=== Problem to work on ===
Return the line containing "roll lies on.", the line containing "before = set(bpy.data.objects)", and every line between them, exactly as they stand. Output nothing else.

=== Listed entries ===
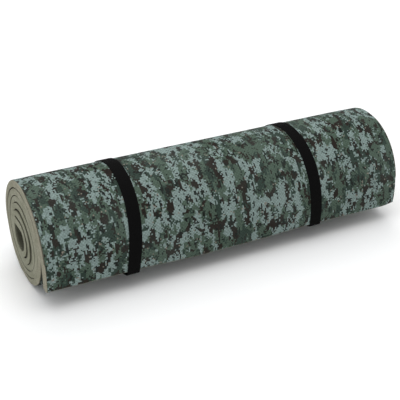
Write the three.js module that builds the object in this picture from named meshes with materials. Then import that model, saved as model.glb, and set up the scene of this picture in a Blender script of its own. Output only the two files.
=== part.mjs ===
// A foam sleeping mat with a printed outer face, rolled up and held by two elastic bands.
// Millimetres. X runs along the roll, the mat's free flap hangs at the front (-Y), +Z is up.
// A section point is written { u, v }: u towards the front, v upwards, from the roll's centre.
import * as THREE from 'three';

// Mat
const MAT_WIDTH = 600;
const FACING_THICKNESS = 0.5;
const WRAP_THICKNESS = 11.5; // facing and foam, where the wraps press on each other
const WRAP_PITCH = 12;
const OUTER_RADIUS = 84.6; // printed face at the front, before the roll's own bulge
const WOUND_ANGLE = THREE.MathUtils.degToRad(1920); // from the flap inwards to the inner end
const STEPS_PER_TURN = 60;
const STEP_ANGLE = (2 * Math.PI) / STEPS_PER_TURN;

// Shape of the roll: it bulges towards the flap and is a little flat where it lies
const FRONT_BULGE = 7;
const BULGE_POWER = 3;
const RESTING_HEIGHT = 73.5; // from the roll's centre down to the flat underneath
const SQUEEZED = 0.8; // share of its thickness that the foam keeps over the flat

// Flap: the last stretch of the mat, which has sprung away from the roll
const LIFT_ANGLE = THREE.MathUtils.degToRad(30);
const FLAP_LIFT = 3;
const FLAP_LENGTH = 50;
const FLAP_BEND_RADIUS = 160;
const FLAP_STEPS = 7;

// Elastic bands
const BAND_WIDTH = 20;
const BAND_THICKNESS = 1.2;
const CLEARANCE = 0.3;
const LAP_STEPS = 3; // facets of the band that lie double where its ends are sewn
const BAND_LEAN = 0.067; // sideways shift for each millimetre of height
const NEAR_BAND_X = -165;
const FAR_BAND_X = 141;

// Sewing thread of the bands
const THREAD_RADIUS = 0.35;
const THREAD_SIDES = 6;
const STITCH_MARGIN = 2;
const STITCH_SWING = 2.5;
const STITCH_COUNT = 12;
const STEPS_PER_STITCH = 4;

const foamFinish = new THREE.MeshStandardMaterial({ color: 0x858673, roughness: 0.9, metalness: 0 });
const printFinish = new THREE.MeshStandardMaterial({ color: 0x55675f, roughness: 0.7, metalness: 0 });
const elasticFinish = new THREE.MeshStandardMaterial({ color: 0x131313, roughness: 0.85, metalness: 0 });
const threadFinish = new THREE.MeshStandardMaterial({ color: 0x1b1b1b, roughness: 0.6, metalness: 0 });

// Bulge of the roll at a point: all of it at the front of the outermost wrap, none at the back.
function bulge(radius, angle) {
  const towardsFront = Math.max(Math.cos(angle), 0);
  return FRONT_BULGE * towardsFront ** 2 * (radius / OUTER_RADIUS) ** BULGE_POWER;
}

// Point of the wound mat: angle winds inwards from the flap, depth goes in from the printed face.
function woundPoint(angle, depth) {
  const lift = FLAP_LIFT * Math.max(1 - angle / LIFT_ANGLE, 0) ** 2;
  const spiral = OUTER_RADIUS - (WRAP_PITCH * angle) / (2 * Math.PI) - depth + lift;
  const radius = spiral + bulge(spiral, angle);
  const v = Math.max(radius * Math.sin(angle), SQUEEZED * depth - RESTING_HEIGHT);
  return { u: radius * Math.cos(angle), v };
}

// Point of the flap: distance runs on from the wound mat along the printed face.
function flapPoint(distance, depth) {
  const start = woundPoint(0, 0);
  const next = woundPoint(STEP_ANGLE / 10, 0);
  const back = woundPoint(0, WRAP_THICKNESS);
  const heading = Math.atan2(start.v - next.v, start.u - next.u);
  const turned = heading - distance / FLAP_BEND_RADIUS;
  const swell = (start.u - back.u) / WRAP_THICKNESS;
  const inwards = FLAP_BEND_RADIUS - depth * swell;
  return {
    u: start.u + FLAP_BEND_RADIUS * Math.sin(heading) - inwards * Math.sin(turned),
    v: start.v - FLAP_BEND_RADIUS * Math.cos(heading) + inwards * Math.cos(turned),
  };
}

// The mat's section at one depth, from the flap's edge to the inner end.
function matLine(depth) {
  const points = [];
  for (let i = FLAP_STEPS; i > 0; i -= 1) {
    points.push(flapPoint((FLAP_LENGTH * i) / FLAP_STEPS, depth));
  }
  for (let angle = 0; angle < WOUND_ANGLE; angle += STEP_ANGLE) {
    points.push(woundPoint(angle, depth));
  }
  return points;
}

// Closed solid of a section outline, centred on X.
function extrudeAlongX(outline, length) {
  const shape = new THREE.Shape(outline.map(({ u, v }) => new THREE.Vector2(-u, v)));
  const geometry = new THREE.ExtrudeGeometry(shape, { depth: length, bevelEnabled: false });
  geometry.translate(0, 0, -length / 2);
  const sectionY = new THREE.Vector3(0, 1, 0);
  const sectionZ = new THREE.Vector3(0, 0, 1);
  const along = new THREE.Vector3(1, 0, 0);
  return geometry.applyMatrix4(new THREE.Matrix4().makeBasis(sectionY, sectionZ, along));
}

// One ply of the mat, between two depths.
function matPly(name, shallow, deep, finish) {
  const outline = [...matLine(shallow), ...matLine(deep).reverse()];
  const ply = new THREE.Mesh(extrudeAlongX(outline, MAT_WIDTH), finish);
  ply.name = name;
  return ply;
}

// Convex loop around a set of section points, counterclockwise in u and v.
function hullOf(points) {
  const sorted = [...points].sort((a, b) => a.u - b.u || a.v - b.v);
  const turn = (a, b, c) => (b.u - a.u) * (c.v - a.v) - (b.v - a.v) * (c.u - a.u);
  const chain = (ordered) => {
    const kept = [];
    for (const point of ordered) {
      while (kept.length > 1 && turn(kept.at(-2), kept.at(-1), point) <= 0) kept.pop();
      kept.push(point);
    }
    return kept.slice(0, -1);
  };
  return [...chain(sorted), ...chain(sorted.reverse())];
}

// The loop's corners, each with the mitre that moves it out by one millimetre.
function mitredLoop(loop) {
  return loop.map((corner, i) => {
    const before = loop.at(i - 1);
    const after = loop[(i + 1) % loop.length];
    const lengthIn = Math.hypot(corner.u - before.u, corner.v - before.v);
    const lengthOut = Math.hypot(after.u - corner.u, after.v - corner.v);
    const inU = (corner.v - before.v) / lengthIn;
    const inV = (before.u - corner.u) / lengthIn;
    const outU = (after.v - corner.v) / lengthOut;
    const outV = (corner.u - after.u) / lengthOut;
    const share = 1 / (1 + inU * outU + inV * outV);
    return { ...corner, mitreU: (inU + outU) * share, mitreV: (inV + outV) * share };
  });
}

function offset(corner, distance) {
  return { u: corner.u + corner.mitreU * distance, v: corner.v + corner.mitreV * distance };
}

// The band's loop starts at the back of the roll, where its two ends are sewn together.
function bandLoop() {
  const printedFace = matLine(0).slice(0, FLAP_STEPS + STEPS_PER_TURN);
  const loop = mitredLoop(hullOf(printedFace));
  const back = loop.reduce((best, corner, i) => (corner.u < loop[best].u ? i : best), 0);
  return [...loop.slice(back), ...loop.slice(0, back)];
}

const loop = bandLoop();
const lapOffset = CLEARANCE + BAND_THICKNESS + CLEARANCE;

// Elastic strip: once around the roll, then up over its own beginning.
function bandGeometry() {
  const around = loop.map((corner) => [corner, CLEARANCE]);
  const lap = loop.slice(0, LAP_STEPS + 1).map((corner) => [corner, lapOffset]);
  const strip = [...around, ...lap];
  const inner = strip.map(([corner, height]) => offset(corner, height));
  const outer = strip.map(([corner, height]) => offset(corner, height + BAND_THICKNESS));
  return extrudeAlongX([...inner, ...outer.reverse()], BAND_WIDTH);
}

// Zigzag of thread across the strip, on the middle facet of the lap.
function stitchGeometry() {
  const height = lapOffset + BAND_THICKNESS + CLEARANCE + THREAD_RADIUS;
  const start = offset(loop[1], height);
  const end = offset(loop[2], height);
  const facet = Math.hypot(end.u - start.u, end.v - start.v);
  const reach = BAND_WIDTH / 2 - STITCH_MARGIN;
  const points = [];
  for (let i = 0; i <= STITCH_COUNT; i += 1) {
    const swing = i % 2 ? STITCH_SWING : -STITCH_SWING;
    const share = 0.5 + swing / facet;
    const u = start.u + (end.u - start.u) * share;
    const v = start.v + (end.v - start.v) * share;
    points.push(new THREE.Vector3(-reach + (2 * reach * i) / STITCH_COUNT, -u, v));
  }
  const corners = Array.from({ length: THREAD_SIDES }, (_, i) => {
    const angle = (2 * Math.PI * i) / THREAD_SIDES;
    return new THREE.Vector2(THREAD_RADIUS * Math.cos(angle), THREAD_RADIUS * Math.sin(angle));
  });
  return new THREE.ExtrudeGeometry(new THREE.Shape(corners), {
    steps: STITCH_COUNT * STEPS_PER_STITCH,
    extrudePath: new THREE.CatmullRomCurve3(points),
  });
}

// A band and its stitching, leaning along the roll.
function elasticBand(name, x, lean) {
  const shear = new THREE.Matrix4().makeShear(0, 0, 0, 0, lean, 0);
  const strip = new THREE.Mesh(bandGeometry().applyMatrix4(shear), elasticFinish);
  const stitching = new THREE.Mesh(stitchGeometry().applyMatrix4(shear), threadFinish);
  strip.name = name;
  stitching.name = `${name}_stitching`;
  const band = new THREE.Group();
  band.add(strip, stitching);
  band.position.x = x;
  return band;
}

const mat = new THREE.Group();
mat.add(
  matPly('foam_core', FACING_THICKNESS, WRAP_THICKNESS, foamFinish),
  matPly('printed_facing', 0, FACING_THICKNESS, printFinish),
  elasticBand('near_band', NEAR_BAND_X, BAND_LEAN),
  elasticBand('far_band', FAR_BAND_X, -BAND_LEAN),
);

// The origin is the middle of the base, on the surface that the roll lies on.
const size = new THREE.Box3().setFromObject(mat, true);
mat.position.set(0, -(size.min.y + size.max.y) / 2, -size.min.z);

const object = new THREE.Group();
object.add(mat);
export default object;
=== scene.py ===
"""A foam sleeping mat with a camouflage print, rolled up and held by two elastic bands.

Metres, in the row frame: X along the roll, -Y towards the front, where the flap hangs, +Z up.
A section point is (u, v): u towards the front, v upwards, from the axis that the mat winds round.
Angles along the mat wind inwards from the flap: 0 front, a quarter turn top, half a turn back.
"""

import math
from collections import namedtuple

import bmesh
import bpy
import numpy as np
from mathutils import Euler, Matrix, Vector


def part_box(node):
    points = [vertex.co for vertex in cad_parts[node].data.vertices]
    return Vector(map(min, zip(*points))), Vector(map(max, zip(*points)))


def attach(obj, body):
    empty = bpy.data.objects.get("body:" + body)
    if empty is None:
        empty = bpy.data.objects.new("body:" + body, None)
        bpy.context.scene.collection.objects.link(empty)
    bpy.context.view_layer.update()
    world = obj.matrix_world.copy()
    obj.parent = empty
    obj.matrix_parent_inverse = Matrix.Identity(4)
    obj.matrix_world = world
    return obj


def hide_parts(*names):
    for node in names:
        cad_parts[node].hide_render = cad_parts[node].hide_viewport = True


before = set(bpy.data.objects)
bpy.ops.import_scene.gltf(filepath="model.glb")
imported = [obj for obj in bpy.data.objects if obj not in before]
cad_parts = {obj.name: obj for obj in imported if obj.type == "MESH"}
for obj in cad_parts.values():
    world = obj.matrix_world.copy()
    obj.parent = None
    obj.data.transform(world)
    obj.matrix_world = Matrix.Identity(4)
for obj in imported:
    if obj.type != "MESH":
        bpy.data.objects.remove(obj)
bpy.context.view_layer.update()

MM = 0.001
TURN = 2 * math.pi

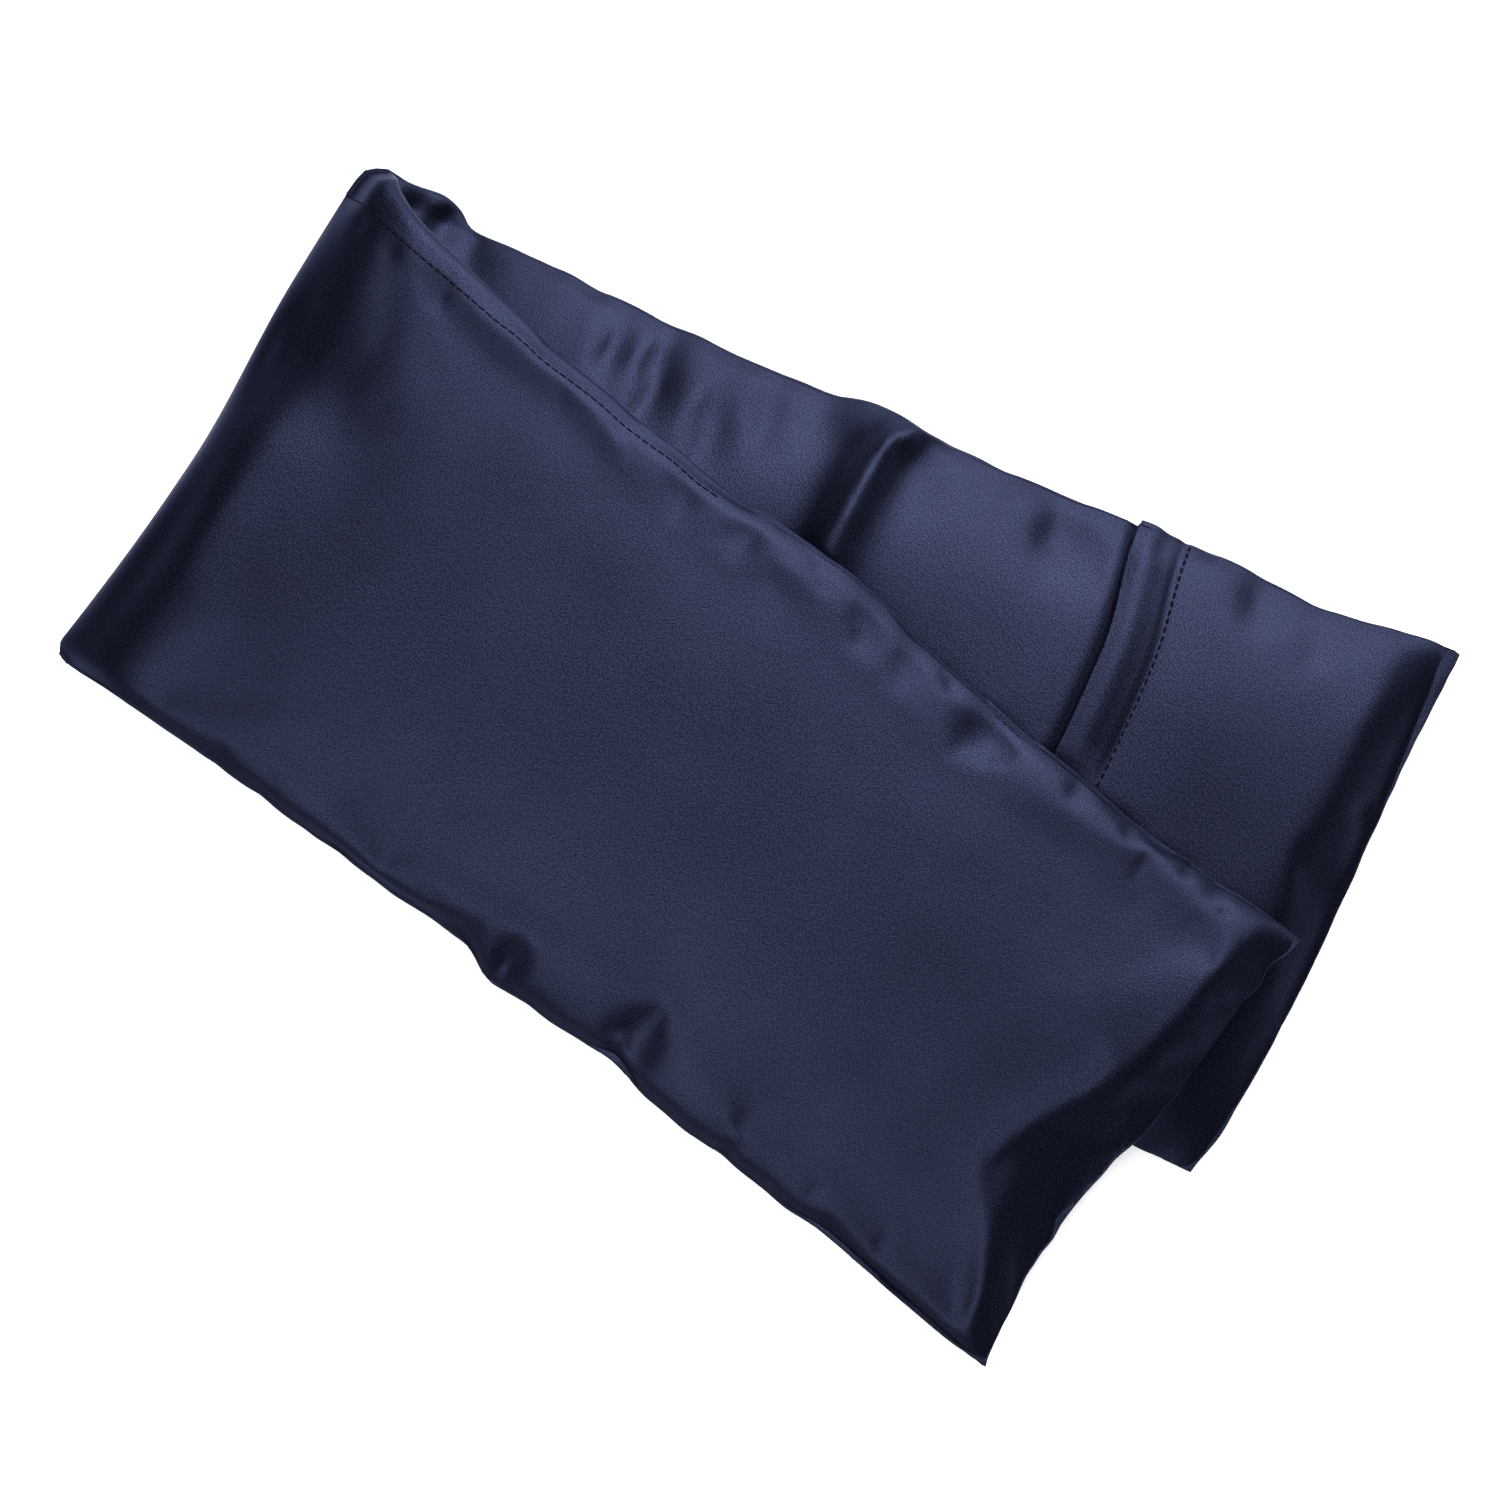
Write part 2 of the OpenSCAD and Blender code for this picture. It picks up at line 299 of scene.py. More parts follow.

=== Task solution ===
// The origin is the middle of the base, on the surface that the roll lies on.
const size = new THREE.Box3().setFromObject(mat, true);
mat.position.set(0, -(size.min.y + size.max.y) / 2, -size.min.z);

const object = new THREE.Group();
object.add(mat);
export default object;
=== scene.py ===
"""A foam sleeping mat with a camouflage print, rolled up and held by two elastic bands.

Metres, in the row frame: X along the roll, -Y towards the front, where the flap hangs, +Z up.
A section point is (u, v): u towards the front, v upwards, from the axis that the mat winds round.
Angles along the mat wind inwards from the flap: 0 front, a quarter turn top, half a turn back.
"""

import math
from collections import namedtuple

import bmesh
import bpy
import numpy as np
from mathutils import Euler, Matrix, Vector


def part_box(node):
    points = [vertex.co for vertex in cad_parts[node].data.vertices]
    return Vector(map(min, zip(*points))), Vector(map(max, zip(*points)))


def attach(obj, body):
    empty = bpy.data.objects.get("body:" + body)
    if empty is None:
        empty = bpy.data.objects.new("body:" + body, None)
        bpy.context.scene.collection.objects.link(empty)
    bpy.context.view_layer.update()
    world = obj.matrix_world.copy()
    obj.parent = empty
    obj.matrix_parent_inverse = Matrix.Identity(4)
    obj.matrix_world = world
    return obj


def hide_parts(*names):
    for node in names:
        cad_parts[node].hide_render = cad_parts[node].hide_viewport = True


before = set(bpy.data.objects)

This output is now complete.